Litigation is where each side “lawyers up” and you do battle in court. We have seen litigations that go on for years costing tens of thousands of dollars in legal fees on both sides. What many people don’t realize is only about 5% of all divorce cases end in a judge’s ruling. Instead, approximately 95% of the divorce cases end in a settlement between the two soon to be ex-spouses. So the obvious question is “why should a couple use their martial assets to pay large attorney fees if they can just reach an agreement themselves?”
In conjunction with the mediation process, a couple meets with a mediator with the goal of working out their own agreement with regard to distribution of property / assets / liabilities, retirement assets, taxes, child custody, child support, and spousal maintenance.
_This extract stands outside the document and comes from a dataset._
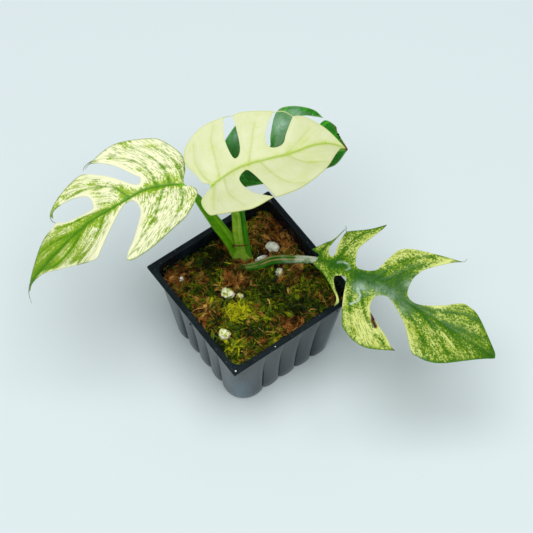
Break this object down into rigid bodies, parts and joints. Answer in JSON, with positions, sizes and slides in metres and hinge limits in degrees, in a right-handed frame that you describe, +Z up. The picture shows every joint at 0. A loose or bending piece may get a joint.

The mediator serves as a non-bias guide as you work towards an agreement.
You can ask questions like:
“How is child support calculated?”
“What items do we need to consider for the child custody agreement?”
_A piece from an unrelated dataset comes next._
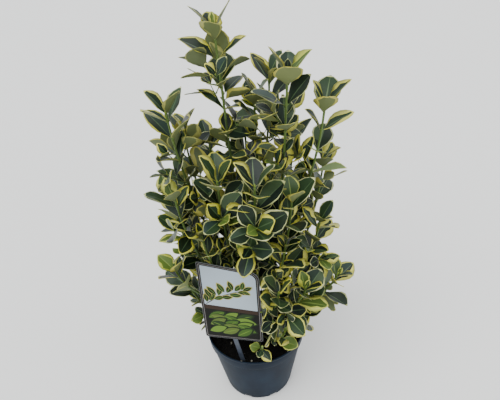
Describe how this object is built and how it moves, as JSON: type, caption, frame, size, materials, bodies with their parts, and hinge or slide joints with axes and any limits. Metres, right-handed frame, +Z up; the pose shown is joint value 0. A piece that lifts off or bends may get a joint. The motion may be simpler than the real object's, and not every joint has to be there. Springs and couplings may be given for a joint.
{
  "type": "marieke japanese euonymus shrub in a nursery pot",
  "caption": "Bushy upright evergreen shrub with yellow-margined leathery leaves, in a tapered plastic nursery pot with a picture card on a strap.",
  "frame": {"origin": "centre of the pot's flat underside, on the surface that the pot stands on", "axes": "+Z up along the plant, +X to the right and -Y towards the side that carries the picture card"},
  "size_m": [0.3163, 0.2946, 0.6852],
  "materials": {
    "pot": "moulded blue-grey polypropylene, satin, a little dusty",
    "soil": "moist, crumbly peat and bark compost, matte",
    "bark": "grey-brown young bark with fine fissures, matte",
    "foliage": "leathery leaves, satin above and matte below, dark green with broad yellow margins",
    "card": "printed plastic card, glossy",
    "strap": "dark grey flexible plastic, satin"
  },
  "bodies": {
    "root": {"pot": "pot", "soil": "soil", "trunk": "bark", "bough_centre": "bark", "bough_front": "bark", "bough_front_left": "bark", "bough_left": "bark", "bough_back_left": "bark", "bough_back": "bark", "bough_back_right": "bark", "bough_right": "bark", "bough_front_right": "bark", "foliage_tall_left": "foliage", "foliage_tall_right": "foliage", "foliage_inner": "foliage", "foliage_centre_front": "foliage", "foliage_front_middle": "foliage", "foliage_front_low": "foliage", "foliage_left_front": "foliage", "foliage_left_inner": "foliage", "foliage_left_rosette": "foliage", "foliage_far_left": "foliage", "foliage_left_edge": "foliage", "foliage_left_edge_low": "foliage", "foliage_left_back": "foliage", "foliage_back_left": "foliage", "foliage_left_back_edge": "foliage", "foliage_centre_back": "foliage", "foliage_back_middle": "foliage", "foliage_back_inner": "foliage", "foliage_right_back": "foliage", "foliage_back_right": "foliage", "foliage_right_inner": "foliage", "foliage_far_right": "foliage", "foliage_right_edge_low": "foliage", "foliage_right_back_edge": "foliage", "foliage_right_front": "foliage", "foliage_right_rosette": "foliage", "foliage_far_right_low": "foliage", "foliage_foot_right": "foliage", "foliage_foot_front": "foliage", "foliage_foot_small": "foliage", "foliage_foot_front_left": "foliage", "foliage_foot_left": "foliage", "foliage_foot_left_inner": "foliage", "foliage_foot_back_left": "foliage", "foliage_foot_back": "foliage", "foliage_foot_back_right": "foliage", "picture_card": "card", "card_stake": "strap"}
  },
  "joints": []
}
“How do we assign a value to our business?”
“What is the tax impact of splitting the retirement accounts?”
Overcoming Tough Issues
You may find that you are able to reach an amicable agreement on a majority of the items that will be included in your agreement but what happens in the mediation process for the handful of items that you do not agree upon? It’s the job of the mediator to help you to work through those tough issues. It may involve the mediator suggesting possible solutions or asking additional questions to obtain more information about the issue. By keeping the lines of communication open and asking additional questions, it can lead to elegant solutions that were not initially identified as an option.
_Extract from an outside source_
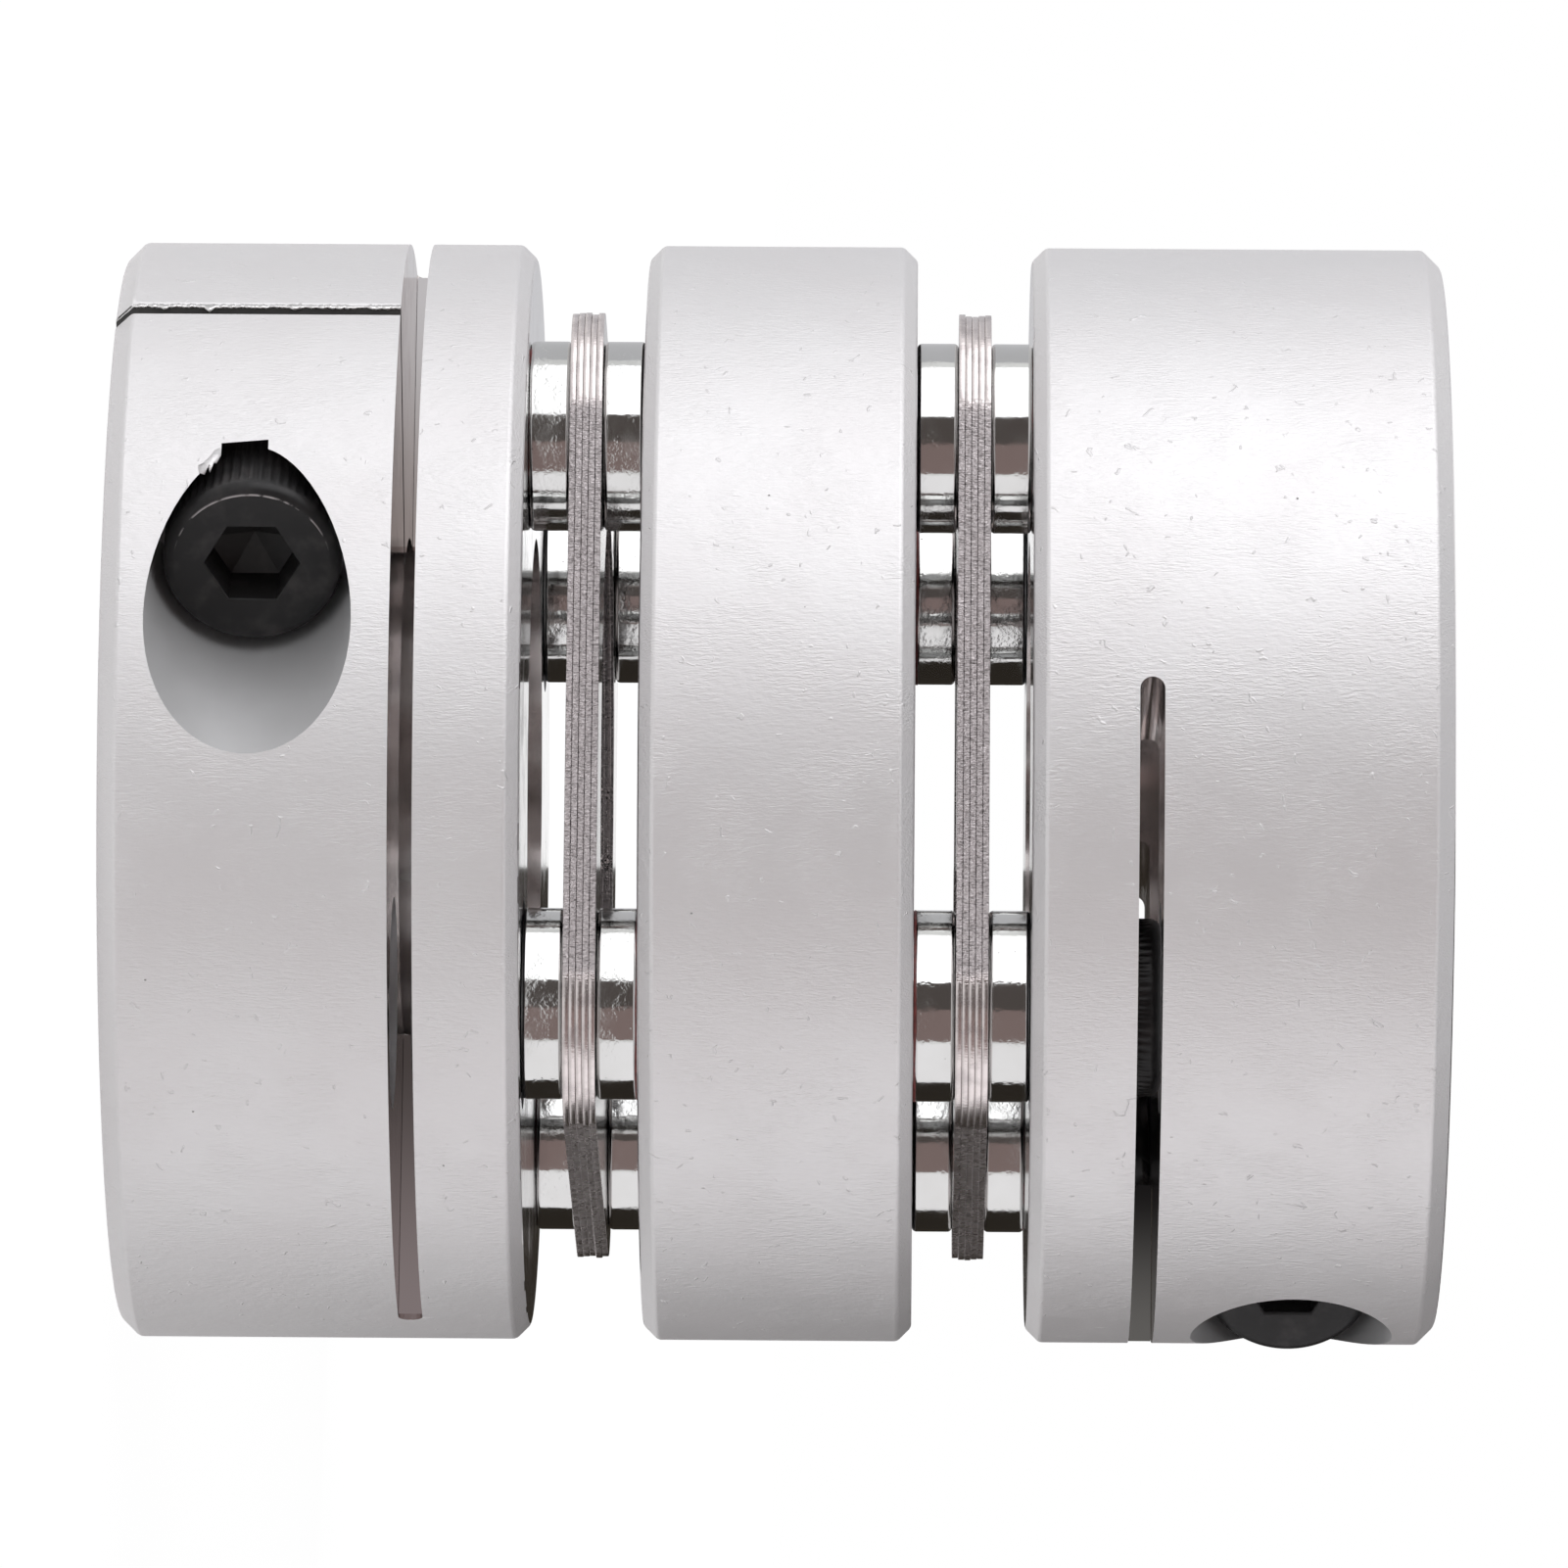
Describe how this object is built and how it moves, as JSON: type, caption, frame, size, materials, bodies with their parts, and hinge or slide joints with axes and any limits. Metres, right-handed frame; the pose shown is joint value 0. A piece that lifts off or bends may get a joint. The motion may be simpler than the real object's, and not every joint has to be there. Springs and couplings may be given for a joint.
{
  "type": "disc coupling",
  "caption": "Flexible disc coupling: slit clamp hubs at the ends, a ring between them, and packs of spring leaves held by screws and round collars.",
  "frame": {"origin": "centre of the lower hub's bore at its outer face, on which the coupling stands", "axes": "+Z along the coupling's axis from the lower hub to the upper; -Y is the side from which both clamp screws are turned; the lower hub's slit opens towards -X and the upper hub's towards +X"},
  "size_m": [0.082, 0.082, 0.098],
  "materials": {
    "aluminium": "satin, clear anodised",
    "spring_steel": "punched spring steel",
    "zinc_plate": "bright zinc plate",
    "black_oxide": "black oxide"
  },
  "bodies": {
    "root": {"clamp_screw_lower": "black_oxide", "clamp_screw_upper": "black_oxide", "disc_pack_lower": "spring_steel", "disc_pack_upper": "spring_steel", "hub_lower": "aluminium", "hub_screw_lower_1": "black_oxide", "hub_screw_lower_2": "black_oxide", "hub_screw_upper_1": "black_oxide", "hub_screw_upper_2": "black_oxide", "hub_side_collar_lower_1": "zinc_plate", "hub_side_collar_lower_2": "zinc_plate", "hub_side_collar_lower_3": "zinc_plate", "hub_side_collar_lower_4": "zinc_plate", "hub_side_collar_upper_1": "zinc_plate", "hub_side_collar_upper_2": "zinc_plate", "hub_side_collar_upper_3": "zinc_plate", "hub_side_collar_upper_4": "zinc_plate", "hub_upper": "aluminium", "spacer": "aluminium", "spacer_screw_lower_1": "black_oxide", "spacer_screw_lower_2": "black_oxide", "spacer_screw_upper_1": "black_oxide", "spacer_screw_upper_2": "black_oxide", "spacer_side_collar_lower_1": "zinc_plate", "spacer_side_collar_lower_2": "zinc_plate", "spacer_side_collar_lower_3": "zinc_plate", "spacer_side_collar_lower_4": "zinc_plate", "spacer_side_collar_upper_1": "zinc_plate", "spacer_side_collar_upper_2": "zinc_plate", "spacer_side_collar_upper_3": "zinc_plate", "spacer_side_collar_upper_4": "zinc_plate"}
  },
  "joints": []
}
While it’s important to keep the lines of communication open during the mediation process it may be a wise to agree on a set of ground rules for the mediation process. One of those rules may be that you cannot talk about the divorce outside of the formal mediation sessions. Sometime this is where mediation falls apart. Everything seems to be going great but you are working on one or two of those tough issues that’s preventing the final settlement agreement, you go home, get into a heated argument without the presence of the mediator to help reign the emotions back in, and the next thing you know the mediation process is dead because the spouses are no longer speaking to each other. Ground rules are an important part of the process.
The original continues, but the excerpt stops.